■ Stated problem
The required output is every line from the beginning of the entries below through the line that includes "import Sketcher", copied exactly.

--- start of Input data ---

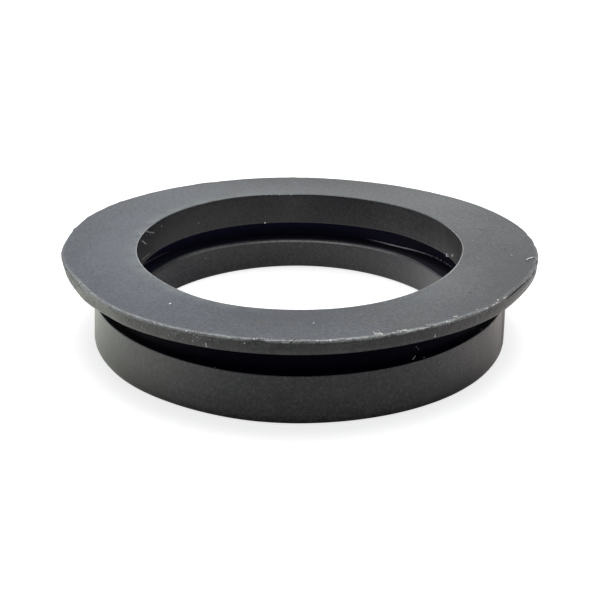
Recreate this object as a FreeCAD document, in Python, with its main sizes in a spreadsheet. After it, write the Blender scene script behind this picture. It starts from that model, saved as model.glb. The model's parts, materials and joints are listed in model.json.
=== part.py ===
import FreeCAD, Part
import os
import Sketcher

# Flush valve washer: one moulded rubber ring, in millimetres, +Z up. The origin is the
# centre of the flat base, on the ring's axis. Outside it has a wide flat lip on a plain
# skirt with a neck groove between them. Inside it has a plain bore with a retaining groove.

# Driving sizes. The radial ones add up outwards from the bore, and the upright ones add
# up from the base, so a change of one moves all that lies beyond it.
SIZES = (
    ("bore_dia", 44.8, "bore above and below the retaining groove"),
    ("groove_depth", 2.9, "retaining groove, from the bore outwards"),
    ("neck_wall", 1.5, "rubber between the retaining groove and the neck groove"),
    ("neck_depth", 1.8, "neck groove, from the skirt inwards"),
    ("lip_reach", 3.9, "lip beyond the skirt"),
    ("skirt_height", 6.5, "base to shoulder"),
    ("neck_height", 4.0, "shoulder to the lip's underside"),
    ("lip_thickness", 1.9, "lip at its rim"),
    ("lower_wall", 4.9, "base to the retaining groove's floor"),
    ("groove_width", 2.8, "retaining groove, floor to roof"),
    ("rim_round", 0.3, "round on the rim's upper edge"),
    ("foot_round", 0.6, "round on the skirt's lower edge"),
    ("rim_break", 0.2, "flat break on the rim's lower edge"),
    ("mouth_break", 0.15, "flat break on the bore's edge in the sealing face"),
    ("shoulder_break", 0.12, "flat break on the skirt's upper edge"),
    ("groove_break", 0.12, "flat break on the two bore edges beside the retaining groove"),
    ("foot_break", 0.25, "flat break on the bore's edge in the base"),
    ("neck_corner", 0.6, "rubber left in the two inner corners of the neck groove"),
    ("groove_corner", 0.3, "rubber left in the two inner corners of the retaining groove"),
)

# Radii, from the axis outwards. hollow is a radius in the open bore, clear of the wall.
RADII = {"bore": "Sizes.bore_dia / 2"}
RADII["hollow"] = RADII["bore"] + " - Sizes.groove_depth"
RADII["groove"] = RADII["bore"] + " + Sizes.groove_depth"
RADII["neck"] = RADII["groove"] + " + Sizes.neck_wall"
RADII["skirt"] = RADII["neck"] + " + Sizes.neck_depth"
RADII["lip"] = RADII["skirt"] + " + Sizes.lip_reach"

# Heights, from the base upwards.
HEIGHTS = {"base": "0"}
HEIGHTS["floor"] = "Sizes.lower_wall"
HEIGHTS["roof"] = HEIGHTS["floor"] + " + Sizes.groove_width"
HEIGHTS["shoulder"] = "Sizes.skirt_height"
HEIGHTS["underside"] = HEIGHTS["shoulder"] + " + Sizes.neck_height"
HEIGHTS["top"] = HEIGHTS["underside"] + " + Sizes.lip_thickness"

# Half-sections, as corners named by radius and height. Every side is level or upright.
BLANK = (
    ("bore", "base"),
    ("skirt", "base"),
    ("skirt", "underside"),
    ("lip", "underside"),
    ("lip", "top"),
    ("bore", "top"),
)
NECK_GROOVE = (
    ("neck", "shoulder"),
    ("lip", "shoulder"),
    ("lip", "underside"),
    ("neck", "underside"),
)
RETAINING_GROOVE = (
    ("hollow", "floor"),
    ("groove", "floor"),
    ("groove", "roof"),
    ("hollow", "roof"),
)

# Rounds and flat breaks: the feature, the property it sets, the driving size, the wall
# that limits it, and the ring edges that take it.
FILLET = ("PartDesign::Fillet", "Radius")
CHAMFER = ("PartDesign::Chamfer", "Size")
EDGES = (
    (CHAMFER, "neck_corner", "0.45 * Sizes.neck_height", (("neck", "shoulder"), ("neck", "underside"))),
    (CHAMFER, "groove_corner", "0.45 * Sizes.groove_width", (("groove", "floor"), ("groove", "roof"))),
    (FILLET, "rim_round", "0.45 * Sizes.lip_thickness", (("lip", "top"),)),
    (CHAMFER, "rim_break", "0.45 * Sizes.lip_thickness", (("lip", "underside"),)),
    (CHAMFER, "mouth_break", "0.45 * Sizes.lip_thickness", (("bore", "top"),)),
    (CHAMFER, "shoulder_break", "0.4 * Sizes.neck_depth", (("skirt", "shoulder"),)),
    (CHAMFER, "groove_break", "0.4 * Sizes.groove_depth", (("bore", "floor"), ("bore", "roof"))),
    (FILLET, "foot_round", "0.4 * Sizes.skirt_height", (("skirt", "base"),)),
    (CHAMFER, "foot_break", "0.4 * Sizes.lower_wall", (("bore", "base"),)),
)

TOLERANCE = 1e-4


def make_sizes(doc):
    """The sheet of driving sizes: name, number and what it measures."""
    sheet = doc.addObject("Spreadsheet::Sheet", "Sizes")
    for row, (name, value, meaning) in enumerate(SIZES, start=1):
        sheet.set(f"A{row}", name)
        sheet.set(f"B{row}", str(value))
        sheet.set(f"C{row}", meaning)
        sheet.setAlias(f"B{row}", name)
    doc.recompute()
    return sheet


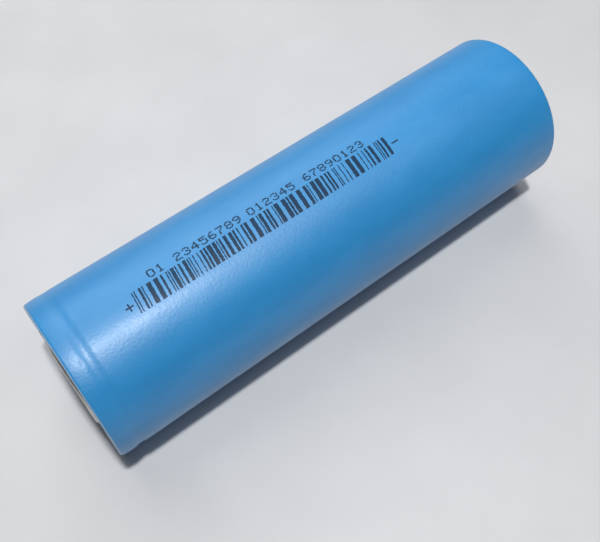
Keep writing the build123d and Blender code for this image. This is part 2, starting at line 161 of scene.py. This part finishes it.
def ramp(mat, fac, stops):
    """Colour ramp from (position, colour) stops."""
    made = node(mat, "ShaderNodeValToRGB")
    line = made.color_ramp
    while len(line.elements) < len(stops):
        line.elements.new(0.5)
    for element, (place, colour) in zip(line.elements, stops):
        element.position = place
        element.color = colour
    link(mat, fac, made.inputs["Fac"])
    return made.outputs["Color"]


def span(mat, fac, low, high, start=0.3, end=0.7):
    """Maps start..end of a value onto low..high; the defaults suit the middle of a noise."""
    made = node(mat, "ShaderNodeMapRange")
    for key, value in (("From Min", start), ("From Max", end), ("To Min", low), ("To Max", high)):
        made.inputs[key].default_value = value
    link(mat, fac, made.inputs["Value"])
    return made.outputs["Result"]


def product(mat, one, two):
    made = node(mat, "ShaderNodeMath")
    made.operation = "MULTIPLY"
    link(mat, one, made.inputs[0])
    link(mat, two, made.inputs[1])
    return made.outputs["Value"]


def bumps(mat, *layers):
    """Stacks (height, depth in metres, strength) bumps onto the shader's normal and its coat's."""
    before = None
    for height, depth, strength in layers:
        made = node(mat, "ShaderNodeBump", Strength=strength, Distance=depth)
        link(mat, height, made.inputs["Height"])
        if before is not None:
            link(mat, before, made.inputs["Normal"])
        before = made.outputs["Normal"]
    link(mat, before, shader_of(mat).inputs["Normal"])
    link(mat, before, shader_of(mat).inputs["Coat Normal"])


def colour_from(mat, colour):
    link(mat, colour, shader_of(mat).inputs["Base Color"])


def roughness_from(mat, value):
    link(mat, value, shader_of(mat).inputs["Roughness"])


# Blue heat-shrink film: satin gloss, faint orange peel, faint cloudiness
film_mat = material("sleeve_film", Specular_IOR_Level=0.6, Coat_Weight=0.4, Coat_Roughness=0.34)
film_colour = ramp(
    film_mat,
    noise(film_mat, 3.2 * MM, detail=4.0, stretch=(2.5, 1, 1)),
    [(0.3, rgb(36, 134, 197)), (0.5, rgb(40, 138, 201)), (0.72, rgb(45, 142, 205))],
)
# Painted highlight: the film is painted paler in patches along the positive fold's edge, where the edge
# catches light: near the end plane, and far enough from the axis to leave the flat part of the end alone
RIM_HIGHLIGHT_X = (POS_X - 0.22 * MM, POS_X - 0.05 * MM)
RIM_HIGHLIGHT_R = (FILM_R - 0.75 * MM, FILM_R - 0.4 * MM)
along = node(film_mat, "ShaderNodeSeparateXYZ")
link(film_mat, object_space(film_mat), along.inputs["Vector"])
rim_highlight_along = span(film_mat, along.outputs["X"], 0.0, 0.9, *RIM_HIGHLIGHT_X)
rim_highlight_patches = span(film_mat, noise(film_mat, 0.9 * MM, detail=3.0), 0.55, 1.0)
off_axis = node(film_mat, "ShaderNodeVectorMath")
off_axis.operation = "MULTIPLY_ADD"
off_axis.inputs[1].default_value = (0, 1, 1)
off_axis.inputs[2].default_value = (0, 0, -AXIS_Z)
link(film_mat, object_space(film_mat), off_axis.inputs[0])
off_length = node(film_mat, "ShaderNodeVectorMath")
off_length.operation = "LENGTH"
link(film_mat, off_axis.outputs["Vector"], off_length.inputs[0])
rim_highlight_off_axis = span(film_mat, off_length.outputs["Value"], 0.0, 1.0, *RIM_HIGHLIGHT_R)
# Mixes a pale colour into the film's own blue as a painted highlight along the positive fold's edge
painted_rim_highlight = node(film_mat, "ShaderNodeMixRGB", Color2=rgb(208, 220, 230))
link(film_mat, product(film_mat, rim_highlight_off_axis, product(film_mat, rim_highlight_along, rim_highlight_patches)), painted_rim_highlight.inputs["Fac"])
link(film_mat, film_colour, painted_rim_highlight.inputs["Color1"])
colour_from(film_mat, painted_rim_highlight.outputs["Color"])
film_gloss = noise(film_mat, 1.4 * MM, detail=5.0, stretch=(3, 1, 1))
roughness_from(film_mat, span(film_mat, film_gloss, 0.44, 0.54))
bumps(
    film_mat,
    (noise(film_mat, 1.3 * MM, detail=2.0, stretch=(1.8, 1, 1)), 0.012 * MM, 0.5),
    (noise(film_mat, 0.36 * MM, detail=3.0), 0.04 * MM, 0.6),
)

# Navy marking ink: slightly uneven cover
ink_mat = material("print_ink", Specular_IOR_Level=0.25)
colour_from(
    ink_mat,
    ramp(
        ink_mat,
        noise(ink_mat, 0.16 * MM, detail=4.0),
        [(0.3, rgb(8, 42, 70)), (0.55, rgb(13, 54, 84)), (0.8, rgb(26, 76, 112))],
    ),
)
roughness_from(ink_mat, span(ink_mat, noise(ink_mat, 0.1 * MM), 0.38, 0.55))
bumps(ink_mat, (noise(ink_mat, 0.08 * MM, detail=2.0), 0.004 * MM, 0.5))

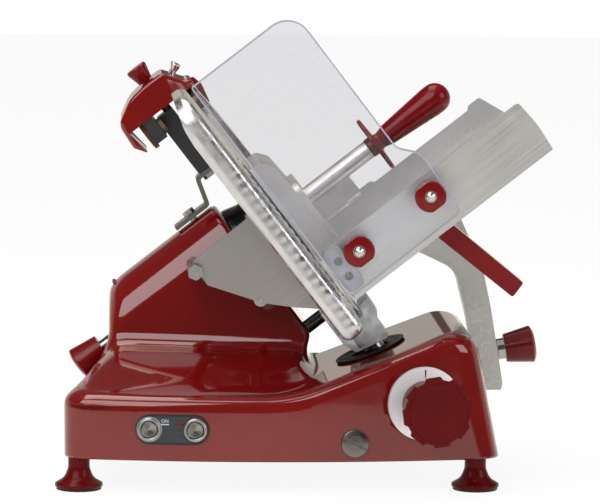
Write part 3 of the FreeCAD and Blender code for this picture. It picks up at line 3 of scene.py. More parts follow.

--- end of Input data ---

■ Expected answer
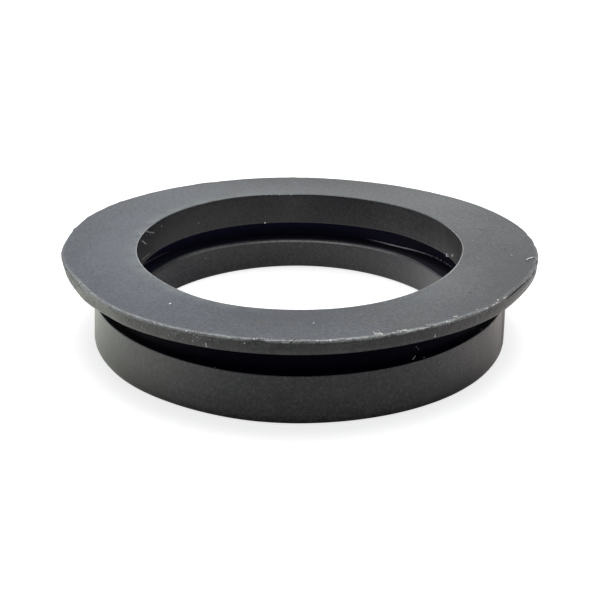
Recreate this object as a FreeCAD document, in Python, with its main sizes in a spreadsheet. After it, write the Blender scene script behind this picture. It starts from that model, saved as model.glb. The model's parts, materials and joints are listed in model.json.
=== part.py ===
import FreeCAD, Part
import os
import Sketcher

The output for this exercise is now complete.